EXERCISE PROMPT ▸
Only a number is wanted: how many lines in the listing contain the word "picture"?

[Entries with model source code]
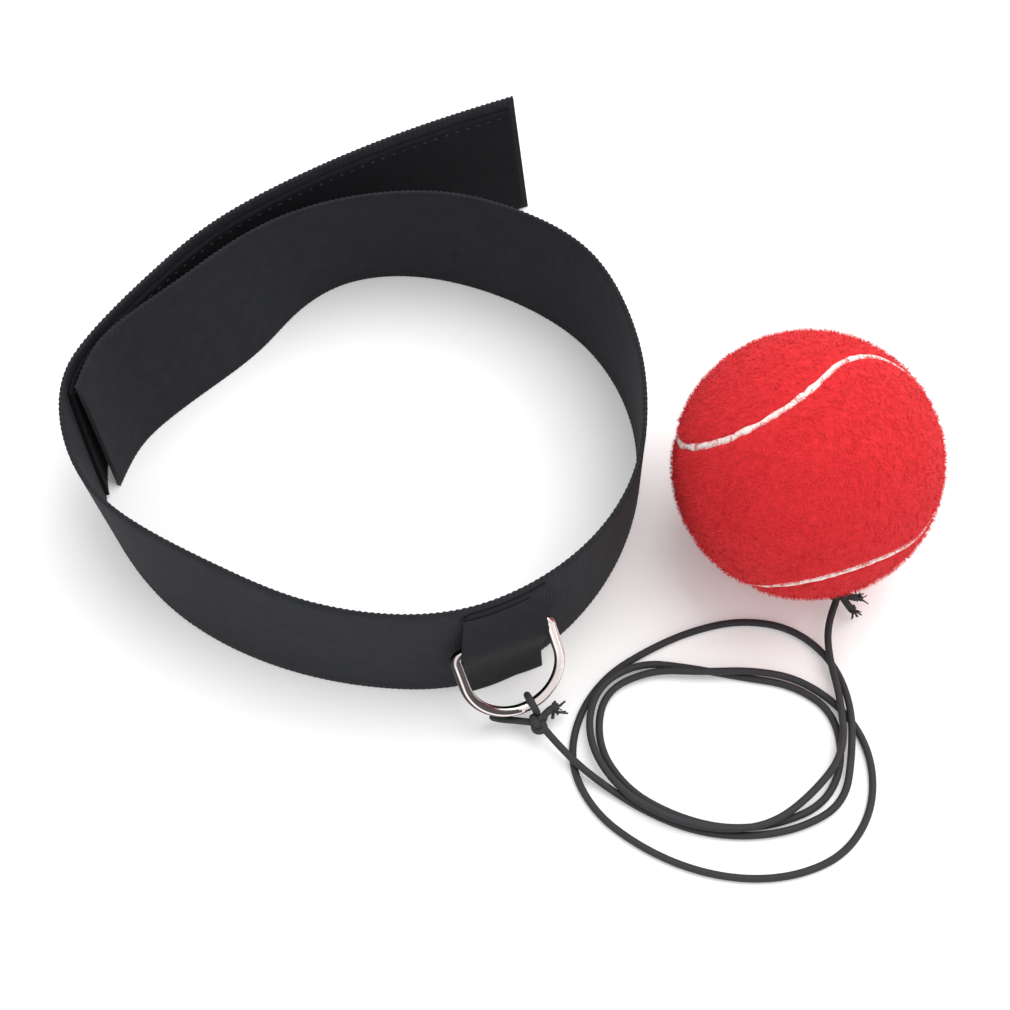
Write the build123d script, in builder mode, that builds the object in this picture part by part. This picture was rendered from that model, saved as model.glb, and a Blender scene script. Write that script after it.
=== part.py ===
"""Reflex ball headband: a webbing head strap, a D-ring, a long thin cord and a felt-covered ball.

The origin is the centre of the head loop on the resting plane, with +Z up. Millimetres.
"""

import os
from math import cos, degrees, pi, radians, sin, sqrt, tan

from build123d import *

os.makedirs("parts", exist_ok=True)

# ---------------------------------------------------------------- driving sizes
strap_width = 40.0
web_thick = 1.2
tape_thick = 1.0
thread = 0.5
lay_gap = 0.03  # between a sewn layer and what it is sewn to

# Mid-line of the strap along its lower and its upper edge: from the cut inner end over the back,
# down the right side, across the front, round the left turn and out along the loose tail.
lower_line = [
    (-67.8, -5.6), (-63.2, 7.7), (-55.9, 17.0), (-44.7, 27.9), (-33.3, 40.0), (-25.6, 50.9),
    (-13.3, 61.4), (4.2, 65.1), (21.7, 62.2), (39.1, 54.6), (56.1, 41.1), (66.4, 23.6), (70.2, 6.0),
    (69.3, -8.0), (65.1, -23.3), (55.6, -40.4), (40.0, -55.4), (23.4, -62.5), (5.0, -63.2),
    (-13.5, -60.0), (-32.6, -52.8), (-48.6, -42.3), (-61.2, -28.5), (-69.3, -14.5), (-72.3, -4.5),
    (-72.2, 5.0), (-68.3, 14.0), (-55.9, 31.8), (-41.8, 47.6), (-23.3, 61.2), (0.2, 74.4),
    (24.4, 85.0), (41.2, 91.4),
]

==

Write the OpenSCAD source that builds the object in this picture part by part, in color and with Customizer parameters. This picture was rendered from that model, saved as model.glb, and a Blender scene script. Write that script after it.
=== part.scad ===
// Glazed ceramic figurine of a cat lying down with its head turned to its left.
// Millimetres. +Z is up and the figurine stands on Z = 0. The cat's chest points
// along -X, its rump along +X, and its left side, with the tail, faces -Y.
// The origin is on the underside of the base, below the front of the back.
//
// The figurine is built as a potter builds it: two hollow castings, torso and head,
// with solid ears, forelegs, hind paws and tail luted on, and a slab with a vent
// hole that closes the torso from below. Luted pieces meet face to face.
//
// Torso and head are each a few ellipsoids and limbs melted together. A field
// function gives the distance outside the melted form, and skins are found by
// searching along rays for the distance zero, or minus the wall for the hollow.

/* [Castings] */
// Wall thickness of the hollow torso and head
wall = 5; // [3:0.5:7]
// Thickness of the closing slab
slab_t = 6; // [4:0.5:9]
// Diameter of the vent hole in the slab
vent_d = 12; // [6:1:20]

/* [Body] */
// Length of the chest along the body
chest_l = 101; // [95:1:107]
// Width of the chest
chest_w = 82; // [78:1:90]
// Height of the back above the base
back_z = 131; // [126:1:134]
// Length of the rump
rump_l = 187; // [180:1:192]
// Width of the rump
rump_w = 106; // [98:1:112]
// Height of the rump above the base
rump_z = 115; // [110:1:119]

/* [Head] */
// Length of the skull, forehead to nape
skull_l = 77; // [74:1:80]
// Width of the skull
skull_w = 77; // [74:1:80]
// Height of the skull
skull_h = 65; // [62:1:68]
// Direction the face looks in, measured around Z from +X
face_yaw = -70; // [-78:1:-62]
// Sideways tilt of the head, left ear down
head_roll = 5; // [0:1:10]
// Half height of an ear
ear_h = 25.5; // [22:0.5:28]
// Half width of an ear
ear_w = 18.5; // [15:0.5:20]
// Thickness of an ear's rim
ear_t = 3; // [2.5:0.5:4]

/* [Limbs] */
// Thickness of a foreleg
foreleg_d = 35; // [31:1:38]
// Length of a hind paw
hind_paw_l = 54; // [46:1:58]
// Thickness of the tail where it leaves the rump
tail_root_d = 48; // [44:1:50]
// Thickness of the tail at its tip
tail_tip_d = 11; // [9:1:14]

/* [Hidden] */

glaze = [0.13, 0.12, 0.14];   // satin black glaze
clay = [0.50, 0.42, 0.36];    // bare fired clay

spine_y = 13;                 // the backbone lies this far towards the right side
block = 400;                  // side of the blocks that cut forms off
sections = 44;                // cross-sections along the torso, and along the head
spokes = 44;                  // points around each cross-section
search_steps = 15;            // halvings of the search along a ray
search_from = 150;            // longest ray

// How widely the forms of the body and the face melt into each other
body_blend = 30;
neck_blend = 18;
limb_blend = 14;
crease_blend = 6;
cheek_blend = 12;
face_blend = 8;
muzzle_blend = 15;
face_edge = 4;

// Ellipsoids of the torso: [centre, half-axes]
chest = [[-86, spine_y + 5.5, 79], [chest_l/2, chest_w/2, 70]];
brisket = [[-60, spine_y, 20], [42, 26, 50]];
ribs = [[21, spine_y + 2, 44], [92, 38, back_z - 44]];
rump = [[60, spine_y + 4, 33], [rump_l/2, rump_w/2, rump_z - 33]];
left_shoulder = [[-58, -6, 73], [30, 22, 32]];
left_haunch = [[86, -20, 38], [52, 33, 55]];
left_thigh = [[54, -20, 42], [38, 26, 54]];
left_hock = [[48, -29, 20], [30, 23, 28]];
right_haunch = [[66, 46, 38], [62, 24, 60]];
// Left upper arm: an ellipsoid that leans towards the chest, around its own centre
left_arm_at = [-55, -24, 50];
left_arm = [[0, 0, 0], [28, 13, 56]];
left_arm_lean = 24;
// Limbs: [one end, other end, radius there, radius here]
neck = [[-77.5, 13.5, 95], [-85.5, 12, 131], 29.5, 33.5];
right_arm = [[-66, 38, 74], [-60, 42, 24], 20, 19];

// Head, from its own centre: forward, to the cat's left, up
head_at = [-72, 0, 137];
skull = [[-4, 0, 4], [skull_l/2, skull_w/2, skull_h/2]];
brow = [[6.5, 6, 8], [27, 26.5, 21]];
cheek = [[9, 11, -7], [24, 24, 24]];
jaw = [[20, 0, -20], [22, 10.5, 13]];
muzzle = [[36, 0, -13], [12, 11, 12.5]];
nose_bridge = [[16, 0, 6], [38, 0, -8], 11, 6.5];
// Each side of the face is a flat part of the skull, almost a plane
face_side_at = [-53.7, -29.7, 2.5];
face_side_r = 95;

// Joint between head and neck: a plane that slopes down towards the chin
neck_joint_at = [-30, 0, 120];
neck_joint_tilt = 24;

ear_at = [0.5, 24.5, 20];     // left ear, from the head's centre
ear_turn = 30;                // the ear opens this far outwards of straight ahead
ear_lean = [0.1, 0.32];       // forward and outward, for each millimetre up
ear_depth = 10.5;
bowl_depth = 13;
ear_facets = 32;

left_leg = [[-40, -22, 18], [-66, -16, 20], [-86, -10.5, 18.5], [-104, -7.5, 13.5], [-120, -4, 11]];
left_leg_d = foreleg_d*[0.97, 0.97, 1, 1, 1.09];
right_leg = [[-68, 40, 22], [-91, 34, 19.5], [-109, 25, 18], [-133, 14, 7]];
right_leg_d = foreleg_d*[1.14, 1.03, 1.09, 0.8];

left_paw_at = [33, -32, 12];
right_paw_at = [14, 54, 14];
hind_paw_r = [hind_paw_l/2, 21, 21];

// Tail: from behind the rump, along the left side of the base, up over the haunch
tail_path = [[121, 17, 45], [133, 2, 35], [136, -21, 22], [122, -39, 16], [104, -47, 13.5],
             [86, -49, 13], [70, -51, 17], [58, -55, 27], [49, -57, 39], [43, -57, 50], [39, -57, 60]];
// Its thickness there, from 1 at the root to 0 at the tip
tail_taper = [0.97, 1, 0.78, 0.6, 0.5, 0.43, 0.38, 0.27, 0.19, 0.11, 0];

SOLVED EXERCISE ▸
2